Sobre esta realidad políticamente dual, la guerra fría supuso un andamiaje de coyuntura, en la medida en que ambas superpotencias prestaron una atención preferente a la dimensión externa de los Estados africanos, dando ocasión a que los desequilibrios internos, de raíz puramente tribal y favorecidos por los privilegios que ofrecían el control del nuevo aparato administrativo, fermentaran en la sombra durante casi cuatro décadas.

Por una parte, la idea de que el Estado socialista serviría de motor para la modernización de las nuevas naciones, tal como defendían los estrategas soviéticos, pareció chocar con un obstáculo tan evidente como insalvable: la ausencia de gestores públicos experimentados, unida a la vocación totalizadora del Estado socialista, acabó produciendo el colapso de unas incipientes estructuras administrativas que hubieran podido amortiguar, en su caso, las tensiones tribales. Por otra, la política norteamericana se limitó a interpretar la realidad africana en términos bipolares, perdiendo de vista que el marxismo es una utopía europea y que, por tanto, la opción socialista representaba en muchos casos una vía de occidentalización frente al caudillismo tribal, propiamente africano, que acabó recibiendo el apoyo de Washington.

Desaparecida la simplificación del discurso bipolar, la tensión contenida en la fachada hueca de los Estados africanos y el potencial bélico acumulado por las tribus y clanes que han monopolizado su control no podía dar un resultado muy diferente del que se contempla hoy.
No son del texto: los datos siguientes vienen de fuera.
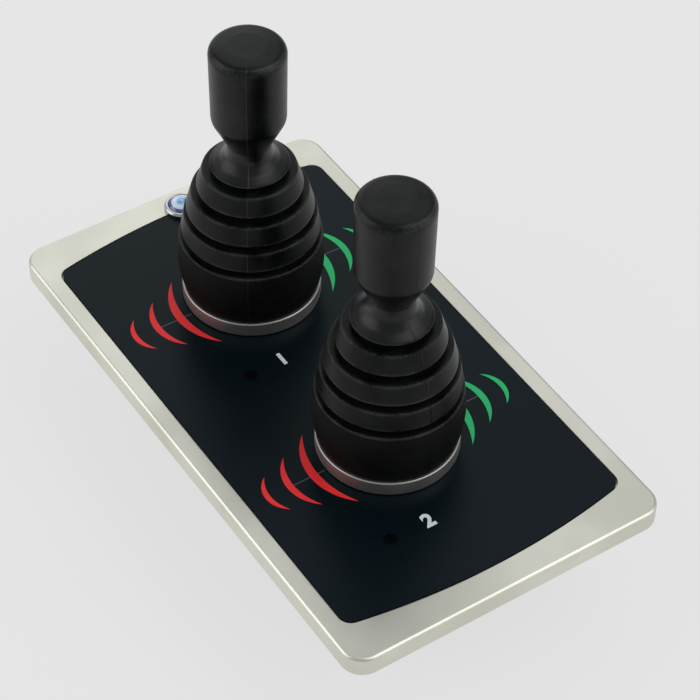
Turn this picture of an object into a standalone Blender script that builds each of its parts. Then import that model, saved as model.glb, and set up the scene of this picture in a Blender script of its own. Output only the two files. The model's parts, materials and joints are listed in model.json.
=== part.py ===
"""Thruster control panel with two tilting joysticks and a lit power button.

The panel lies face up: +X is starboard, +Y is the bow, +Z is out of the dash towards the user.
The origin is under the middle of the panel, on the flat back of its rear housing.
Sizes are in millimetres, and MM turns them into metres.
"""

import math

import bmesh
import bpy
from mathutils import Matrix, Vector

MM = 0.001

# Clearances
GAP = 0.3
OVERCUT = 1.0

# Layout along the panel, from joystick to joystick and on to the stern edge
STICK_SPACING = 59.7
STERN_STICK_TO_EDGE = 50.9

# Bezel plate
PLATE_OVERHANG = 16.5
PLATE_THICKNESS = 5.3
PLATE_CORNER = 5.5
PLATE_BEVEL = 0.6

# Faceplate overlay, whose short ends are bowed
OVERLAY_SIDE_MARGIN = 4.9
OVERLAY_END_MARGIN = 7.3
OVERLAY_END_RADIUS = 185.0
OVERLAY_CORNER = 3.0
OVERLAY_THICKNESS = 0.7
OVERLAY_STEP = 0.1

# Gasket between the plate and the dash
GASKET_THICKNESS = 1.0
GASKET_INSET = 1.0
GASKET_TO_EAR = 3.1
GASKET_END_WIDTH = 6.0
GASKET_BOW_WIDTH = 1.2
GASKET_CORNER = 4.5

# Rear housing
HOUSING_WIDTH = 52.0
HOUSING_WALL = 2.0
HOUSING_CORNER = 5.0
HOUSING_CHAMFER = 1.2
EAR_REACH = 6.4
EAR_LENGTH = 9.0
EAR_THICKNESS = 3.0
EAR_FROM_BOW_STICK = 15.0

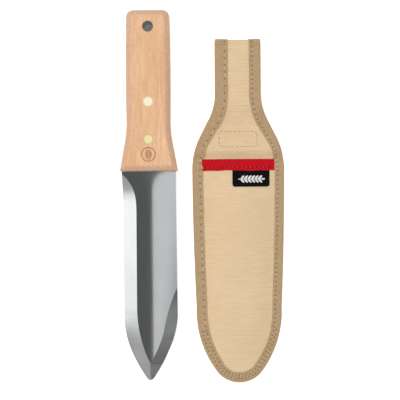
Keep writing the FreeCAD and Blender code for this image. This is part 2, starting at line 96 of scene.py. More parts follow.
def place_camera():
    """A long lens that looks straight down on the middle of the set."""
    camera = add_to_scene("camera", bpy.data.cameras.new("camera"))
    camera.data.sensor_width = SENSOR
    camera.data.lens = LENS
    camera.location = VIEW_CENTRE + Vector((0, 0, VIEW_SIDE * LENS / SENSOR))
    camera.rotation_euler = (0, 0, VIEW_ROLL)
    scene.camera = camera
    scene.view_settings.view_transform = "Standard"


place_camera()


class Tree:
    """Builds shader nodes in a material or a world, one short call for each."""

    def __init__(self, owner):
        owner.use_nodes = True
        self.tree = owner.node_tree

    def feed(self, socket, value):
        """Give a socket a constant or another node's output."""
        if isinstance(value, bpy.types.NodeSocket):
            self.tree.links.new(value, socket)
        else:
            socket.default_value = value

    def node(self, kind, inputs=None, **settings):
        made = self.tree.nodes.new("ShaderNode" + kind)
        for key, value in settings.items():
            setattr(made, key, value)
        for key, value in (inputs or {}).items():
            self.feed(made.inputs[key], value)
        return made

    def maths(self, operation, *values):
        return self.node("Math", dict(enumerate(values)), operation=operation).outputs[0]

    def product(self, *values):
        result = values[0]
        for value in values[1:]:
            result = self.maths("MULTIPLY", result, value)
        return result

    def step(self, value, low, high, to_low=0.0, to_high=1.0):
        """A smooth step from to_low at low to to_high at high."""
        inputs = {"Value": value, "From Min": low, "From Max": high, "To Min": to_low, "To Max": to_high}
        return self.node("MapRange", inputs, interpolation_type="SMOOTHSTEP").outputs["Result"]

    def mixed(self, share, first, second):
        """A number between first and second."""
        inputs = {0: share, 2: first, 3: second}
        return self.node("Mix", inputs, data_type="FLOAT").outputs[0]

    def blend(self, share, first, second):
        """A colour between first and second."""
        return self.node("Mix", {0: share, 6: first, 7: second}, data_type="RGBA").outputs[2]

    def split(self, vector):
        return self.node("SeparateXYZ", {0: vector}).outputs


def srgb(red, green, blue):
    """A colour given in 0 to 255 display values."""
    shares = [value / 255 for value in (red, green, blue)]
    return tuple(((s + 0.055) / 1.055) ** 2.4 if s > 0.04045 else s / 12.92 for s in shares) + (1.0,)


# How bright the sky is in each direction. The blade mirrors the ceiling, and takes its shades from it.
LEFT_CEILING = 1.14
RIGHT_CEILING = 0.18
RIGHT_FRONT = 0.27
RIGHT_DIM = 0.09
FRONT_CEILING = 0.36
WALLS = 0.48
BACKDROP = 0.9


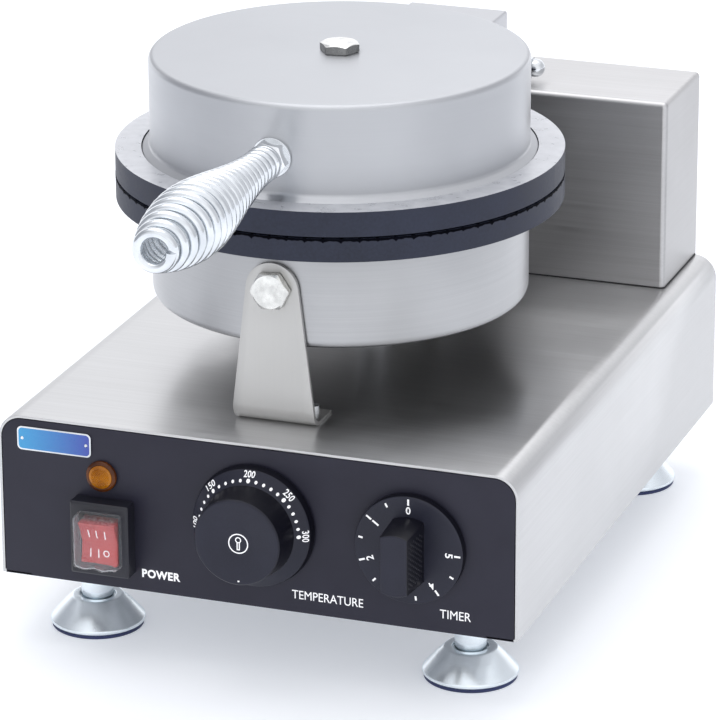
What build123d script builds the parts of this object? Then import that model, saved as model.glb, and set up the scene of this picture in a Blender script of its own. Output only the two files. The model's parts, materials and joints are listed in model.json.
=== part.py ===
from build123d import *
import os
import math

# Electric waffle cone maker: a low steel base with its controls in front, a round
# lower baking plate on two brackets, and a hinged domed lid with a coil handle.
# +Z is up, +Y runs from the control panel to the back, and the floor is Z = 0.

os.makedirs("parts", exist_ok=True)

# ---------------------------------------------------------------- dimensions, mm
gap = 0.3                 # clearance between pieces that move past each other
run_fit = 0.05            # radial clearance of a turning shaft

y_front = -109.85         # plane of the control panel
base_w = 260.0            # base across
base_d = 335.5            # base front to back
base_z0 = 35.3            # underside of the base
base_z1 = 117.0           # top of the base
sheet = 1.5               # thickness of the housing sheet
bend_r = 12.0             # outer radius of the bends along the base's top edges
flange_w = 14.0           # turned-in flange along the bottom of the sides
panel_t = 1.5             # thickness of the control panel

plate_y = y_front + 119.8  # centre of the round baking plates
plate_r = 108.1           # outer radius of both baking plates
plate_gap = 0.8           # space between the closed plates
seam_z = 216.7            # height of the middle of that space
lower_plate_z0 = 204.9    # underside of the lower plate's rim
upper_plate_z1 = 229.1    # top of the upper plate's rim
groove_pitch = 8.0        # spacing of the waffle grooves
groove_depth = 1.6        # depth of the waffle grooves
groove_w = 4.4            # width of a groove at the surface
groove_r = 101.5          # radius of the grooved field inside the plain rim
vent_count = 80           # small vents round the lower plate's rim
vent_w = 1.8
vent_depth = 0.9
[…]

La solución no es fácil, y, con toda probabilidad, la causa de la paz en África habría recorrido ya un largo camino si en lugar de recurrir a análisis sin contrastar y recetas simples se reconociera así. Más que a través de un movimiento humanitario sin precedentes o de la formulación de ambiciosos programas de cooperación cuyos resultados globales en el continente han sido hasta ahora dudosos, la solución de los problemas de África pasaría antes que nada por reconocer nuestra ignorancia y la precariedad de nuestros instrumentos de análisis. Edward Said estableció hace años la vinculación que existe entre el orientalismo europeo y la penetración colonial en los territorios del islam. Más de un siglo ha transcurrido ya desde la Conferencia de Berlín, y ninguna disciplina equivalente al orientalismo ha venido a ocuparse de África. Quizá esta carencia nos ha llevado al punto en el que estamos. Lo grave, con todo, sería que, al amparo de las mejores intenciones, amenazara con hacernos seguir dando palos de ciego.

José María Ridao es miembro del Comité de Ayuda al Desarrollo de la OCDE y trabajó varios años como diplomático en Angola y Guinea Ecuatorial.